“Respondent May NOT Use Internet in Any Manner to Communicate About Petitioner Ever Again”

That’s the order that a Wisconsin court issued in telling an ex-wife that she may not speak online about her ex-husband (emphasis in original). A similar order (though only for four years, and not “ever again”) was issued barring the ex-wife from speaking online about her ex-husband’s lawyer.

The ex-wife apparently violated the order, and is now being prosecuted for violating the injunction, because she kept posting things about the ex-husband and his lawyer. The prosecutor’s criminal complaint also mentions that the ex-wife was criticizing the judge who issued the injunction (Commissioner Linda Georgeson) and some other judges, but it’s not clear to what extent those criticisms form the basis of the prosecution — look at the criminal complaint and see for yourself.

The injunctions strike me as patently and vastly overbroad, and therefore clearly unconstitutional. Even if a narrow injunction of constitutionally unprotected speech — such as an injunction against repeating statements that have been found to be libelous — might be constitutional (a matter that remains unresolved), an injunction against all Internet speech about a particular person can’t be squared with the First Amendment.

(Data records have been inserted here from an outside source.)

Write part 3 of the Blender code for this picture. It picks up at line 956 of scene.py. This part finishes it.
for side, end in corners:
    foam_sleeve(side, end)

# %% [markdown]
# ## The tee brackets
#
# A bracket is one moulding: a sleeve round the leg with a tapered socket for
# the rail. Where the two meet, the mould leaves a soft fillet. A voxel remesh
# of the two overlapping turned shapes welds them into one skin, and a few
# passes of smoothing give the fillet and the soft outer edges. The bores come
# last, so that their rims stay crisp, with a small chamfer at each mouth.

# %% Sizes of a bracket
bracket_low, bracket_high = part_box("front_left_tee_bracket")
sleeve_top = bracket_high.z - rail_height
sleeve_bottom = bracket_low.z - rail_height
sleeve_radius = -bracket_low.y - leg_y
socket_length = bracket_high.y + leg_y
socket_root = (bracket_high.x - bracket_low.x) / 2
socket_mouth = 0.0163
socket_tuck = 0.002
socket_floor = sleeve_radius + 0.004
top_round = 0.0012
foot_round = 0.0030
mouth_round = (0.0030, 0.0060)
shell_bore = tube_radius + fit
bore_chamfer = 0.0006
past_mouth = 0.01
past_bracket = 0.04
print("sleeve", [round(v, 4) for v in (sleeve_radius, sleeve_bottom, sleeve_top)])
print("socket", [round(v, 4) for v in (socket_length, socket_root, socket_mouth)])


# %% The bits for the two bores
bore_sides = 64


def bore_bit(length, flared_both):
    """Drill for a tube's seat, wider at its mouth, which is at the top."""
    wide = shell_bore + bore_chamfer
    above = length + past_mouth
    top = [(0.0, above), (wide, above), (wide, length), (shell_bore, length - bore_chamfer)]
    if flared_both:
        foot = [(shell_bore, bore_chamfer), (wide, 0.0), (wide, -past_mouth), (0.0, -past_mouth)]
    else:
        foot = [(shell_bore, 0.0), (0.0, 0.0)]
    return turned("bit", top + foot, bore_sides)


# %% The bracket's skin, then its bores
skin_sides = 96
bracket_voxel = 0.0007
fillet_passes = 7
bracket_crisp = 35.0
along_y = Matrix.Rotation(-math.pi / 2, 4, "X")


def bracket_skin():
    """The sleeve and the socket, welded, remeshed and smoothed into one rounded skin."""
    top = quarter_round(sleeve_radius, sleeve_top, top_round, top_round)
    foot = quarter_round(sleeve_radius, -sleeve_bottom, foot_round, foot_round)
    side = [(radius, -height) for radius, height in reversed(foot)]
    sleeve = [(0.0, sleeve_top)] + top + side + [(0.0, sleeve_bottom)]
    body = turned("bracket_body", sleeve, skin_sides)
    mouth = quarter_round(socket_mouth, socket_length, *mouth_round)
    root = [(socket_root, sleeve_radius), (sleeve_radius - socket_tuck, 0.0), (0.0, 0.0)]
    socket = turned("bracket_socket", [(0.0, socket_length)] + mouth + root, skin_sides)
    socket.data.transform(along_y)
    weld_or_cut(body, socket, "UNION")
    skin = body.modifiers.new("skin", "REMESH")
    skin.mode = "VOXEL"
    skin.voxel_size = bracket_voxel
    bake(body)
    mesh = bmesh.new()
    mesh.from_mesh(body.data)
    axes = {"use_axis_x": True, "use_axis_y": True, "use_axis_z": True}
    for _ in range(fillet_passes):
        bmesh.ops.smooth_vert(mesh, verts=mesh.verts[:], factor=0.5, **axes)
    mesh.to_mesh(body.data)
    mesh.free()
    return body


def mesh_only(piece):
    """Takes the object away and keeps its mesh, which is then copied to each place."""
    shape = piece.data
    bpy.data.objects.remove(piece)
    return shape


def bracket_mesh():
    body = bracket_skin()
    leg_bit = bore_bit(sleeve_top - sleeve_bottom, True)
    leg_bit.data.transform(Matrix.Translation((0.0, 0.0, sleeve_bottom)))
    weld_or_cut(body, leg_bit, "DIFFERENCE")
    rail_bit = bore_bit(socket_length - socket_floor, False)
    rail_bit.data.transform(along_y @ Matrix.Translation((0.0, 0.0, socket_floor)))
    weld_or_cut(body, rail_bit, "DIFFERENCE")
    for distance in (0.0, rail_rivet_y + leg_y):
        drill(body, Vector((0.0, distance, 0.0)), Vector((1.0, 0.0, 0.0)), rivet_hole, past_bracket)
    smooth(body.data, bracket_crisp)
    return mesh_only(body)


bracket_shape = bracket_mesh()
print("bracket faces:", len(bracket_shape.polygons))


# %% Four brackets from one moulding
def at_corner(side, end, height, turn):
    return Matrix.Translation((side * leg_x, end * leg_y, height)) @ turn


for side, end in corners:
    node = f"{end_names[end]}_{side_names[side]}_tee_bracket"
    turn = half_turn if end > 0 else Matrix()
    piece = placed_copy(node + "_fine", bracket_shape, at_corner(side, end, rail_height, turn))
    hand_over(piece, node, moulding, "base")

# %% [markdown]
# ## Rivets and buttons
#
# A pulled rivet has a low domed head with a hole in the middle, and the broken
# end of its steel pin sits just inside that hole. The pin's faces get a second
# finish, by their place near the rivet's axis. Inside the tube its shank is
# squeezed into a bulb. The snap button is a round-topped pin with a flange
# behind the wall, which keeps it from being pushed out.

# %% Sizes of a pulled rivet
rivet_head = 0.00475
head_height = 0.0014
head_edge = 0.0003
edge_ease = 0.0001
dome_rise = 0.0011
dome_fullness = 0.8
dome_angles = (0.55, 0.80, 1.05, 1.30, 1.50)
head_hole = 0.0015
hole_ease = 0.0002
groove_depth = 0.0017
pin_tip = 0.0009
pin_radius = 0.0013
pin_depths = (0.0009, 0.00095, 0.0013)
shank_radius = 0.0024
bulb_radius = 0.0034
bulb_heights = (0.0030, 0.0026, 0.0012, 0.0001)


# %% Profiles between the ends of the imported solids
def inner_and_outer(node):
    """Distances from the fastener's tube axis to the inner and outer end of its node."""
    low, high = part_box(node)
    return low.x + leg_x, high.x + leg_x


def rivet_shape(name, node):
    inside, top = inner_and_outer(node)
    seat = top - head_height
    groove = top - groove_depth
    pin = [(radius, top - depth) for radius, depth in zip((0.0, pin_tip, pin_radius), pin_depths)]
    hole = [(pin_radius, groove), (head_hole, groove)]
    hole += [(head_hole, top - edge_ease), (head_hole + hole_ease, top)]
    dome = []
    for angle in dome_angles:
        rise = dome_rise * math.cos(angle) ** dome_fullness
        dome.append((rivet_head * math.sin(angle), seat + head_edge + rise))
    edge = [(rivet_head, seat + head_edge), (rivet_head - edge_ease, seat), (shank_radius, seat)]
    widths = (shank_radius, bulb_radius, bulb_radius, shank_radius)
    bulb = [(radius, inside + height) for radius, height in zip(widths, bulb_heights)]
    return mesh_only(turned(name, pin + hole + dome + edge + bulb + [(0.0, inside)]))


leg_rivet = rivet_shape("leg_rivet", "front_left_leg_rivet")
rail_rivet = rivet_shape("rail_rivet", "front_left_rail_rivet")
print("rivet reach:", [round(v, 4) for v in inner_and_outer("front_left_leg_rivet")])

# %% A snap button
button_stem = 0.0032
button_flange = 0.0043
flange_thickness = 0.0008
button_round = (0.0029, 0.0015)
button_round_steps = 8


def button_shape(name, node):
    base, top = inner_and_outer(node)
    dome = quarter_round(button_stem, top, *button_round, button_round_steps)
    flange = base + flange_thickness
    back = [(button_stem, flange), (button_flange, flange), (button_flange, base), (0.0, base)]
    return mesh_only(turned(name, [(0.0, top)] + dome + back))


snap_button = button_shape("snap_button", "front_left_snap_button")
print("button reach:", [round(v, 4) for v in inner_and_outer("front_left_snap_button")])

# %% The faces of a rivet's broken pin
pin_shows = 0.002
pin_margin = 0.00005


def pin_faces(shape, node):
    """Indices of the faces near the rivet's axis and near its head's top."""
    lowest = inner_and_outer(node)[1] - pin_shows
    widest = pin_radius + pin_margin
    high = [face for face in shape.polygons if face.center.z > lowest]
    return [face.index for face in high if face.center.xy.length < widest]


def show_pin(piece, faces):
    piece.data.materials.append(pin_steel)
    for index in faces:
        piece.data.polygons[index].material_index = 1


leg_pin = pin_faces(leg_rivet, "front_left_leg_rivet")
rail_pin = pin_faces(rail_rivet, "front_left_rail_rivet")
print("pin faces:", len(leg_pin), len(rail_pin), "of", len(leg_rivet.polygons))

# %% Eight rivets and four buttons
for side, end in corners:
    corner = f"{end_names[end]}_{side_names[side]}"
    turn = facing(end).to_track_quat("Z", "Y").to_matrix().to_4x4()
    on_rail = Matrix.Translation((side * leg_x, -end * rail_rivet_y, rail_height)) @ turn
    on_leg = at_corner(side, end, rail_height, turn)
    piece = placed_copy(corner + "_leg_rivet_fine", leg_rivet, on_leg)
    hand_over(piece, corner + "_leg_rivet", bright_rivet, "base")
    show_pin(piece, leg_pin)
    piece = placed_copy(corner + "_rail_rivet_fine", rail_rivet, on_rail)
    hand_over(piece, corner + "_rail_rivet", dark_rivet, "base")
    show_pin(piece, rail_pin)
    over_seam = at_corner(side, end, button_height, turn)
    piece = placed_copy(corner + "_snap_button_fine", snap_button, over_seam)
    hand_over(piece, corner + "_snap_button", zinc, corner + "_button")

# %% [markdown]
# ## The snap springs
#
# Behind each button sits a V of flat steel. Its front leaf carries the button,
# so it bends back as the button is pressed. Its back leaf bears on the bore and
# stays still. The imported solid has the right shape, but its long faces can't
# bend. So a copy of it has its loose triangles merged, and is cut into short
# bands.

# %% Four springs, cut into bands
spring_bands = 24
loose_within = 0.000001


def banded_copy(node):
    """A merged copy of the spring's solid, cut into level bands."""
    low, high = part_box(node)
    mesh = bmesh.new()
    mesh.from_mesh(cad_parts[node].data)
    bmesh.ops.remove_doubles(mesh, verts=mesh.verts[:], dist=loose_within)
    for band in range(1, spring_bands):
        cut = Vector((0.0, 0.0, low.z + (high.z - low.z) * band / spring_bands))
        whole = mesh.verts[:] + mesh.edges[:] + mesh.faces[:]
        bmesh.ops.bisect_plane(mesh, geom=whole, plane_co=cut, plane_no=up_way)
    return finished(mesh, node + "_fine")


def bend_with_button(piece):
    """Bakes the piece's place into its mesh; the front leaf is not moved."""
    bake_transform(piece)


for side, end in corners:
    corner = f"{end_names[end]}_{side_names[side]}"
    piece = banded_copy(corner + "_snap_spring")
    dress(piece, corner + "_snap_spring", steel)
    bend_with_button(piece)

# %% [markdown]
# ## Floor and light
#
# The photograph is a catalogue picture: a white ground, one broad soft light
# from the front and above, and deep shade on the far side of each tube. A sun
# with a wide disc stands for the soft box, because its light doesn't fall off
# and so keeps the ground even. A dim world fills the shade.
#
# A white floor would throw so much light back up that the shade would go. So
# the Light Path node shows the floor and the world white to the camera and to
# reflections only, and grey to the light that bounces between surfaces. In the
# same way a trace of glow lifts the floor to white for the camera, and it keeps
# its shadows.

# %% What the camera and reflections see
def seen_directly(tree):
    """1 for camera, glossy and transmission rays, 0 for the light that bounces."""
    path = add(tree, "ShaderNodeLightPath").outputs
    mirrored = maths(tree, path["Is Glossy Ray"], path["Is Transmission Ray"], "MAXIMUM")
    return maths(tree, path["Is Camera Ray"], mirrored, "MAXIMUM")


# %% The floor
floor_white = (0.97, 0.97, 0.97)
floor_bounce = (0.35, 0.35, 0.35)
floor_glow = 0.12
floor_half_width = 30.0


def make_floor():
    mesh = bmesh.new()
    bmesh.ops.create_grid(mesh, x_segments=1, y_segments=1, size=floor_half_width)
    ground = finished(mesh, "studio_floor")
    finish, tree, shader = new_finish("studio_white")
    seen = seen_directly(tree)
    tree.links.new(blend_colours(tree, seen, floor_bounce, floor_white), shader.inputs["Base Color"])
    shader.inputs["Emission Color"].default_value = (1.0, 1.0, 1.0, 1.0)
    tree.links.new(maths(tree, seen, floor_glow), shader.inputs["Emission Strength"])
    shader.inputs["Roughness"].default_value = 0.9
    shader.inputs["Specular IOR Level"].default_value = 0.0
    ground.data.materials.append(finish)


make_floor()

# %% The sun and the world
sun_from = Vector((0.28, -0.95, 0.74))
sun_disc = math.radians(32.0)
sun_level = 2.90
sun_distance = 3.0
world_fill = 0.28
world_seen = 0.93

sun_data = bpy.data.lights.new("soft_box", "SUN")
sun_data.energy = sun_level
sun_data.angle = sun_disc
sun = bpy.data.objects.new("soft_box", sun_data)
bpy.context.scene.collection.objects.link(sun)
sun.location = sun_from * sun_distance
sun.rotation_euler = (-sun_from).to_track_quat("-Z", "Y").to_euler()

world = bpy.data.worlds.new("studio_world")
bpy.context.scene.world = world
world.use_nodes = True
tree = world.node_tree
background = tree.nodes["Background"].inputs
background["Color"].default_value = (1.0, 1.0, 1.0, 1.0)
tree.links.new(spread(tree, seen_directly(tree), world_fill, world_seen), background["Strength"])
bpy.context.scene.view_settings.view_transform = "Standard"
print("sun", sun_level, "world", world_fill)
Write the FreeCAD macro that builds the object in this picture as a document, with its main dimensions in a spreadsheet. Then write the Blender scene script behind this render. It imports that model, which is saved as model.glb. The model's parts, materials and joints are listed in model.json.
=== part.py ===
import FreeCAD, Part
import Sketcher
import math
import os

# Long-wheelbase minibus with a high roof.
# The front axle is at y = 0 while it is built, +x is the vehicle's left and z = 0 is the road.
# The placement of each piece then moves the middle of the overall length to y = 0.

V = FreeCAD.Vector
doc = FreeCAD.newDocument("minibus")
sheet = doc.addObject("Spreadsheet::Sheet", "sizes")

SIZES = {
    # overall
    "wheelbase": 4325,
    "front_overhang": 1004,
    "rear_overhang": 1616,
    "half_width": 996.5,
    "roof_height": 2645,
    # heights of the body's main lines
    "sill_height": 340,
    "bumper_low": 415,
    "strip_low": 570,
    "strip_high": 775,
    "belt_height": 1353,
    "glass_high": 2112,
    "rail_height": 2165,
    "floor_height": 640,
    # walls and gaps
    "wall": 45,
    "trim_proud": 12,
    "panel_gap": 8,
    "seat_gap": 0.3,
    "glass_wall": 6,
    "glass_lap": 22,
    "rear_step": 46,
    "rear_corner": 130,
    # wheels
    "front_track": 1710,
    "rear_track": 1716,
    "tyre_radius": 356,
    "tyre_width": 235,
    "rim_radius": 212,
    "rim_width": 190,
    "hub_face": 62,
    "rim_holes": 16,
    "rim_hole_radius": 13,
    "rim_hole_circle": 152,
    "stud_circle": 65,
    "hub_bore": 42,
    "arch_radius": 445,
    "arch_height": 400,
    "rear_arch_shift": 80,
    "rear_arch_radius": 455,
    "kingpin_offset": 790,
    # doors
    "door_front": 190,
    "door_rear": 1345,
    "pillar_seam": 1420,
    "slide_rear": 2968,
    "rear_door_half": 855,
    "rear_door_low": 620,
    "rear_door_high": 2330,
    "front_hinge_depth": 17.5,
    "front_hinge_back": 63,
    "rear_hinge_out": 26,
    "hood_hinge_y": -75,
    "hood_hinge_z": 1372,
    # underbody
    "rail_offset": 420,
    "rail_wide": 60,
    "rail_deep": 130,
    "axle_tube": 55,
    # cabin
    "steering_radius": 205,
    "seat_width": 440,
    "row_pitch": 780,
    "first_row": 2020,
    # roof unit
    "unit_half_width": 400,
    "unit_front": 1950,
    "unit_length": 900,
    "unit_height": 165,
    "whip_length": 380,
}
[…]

The ex-wife might still be in legal trouble, because in Wisconsin, as under federal law, one generally cannot “collaterally attack” an injunction when prosecuted for violating the injunction. The theory is that one should appeal the supposedly unconstitutional injunction in the first place (something that the enjoined party often finds hard to do, especially if she has no money to hire a lawyer), rather than violating it and then raising the allegedly invalidity as a defense. Even so, the Court recognized that if the injunction is “transparently invalid,” perhaps it could be challenged at the contempt proceeding, and the injunctions here seem to me to be transparently invalid. See, e.g., State v. Alston (Kan. 1994), Matter of Providence Journal Co. (1st Cir. 1986), and State v. Coe (Wash. 1984).

But regardless of whether the ex-wife can avoid criminal punishment, it seems to me that the injunctions in this case violate the First Amendment, and ought to be condemned.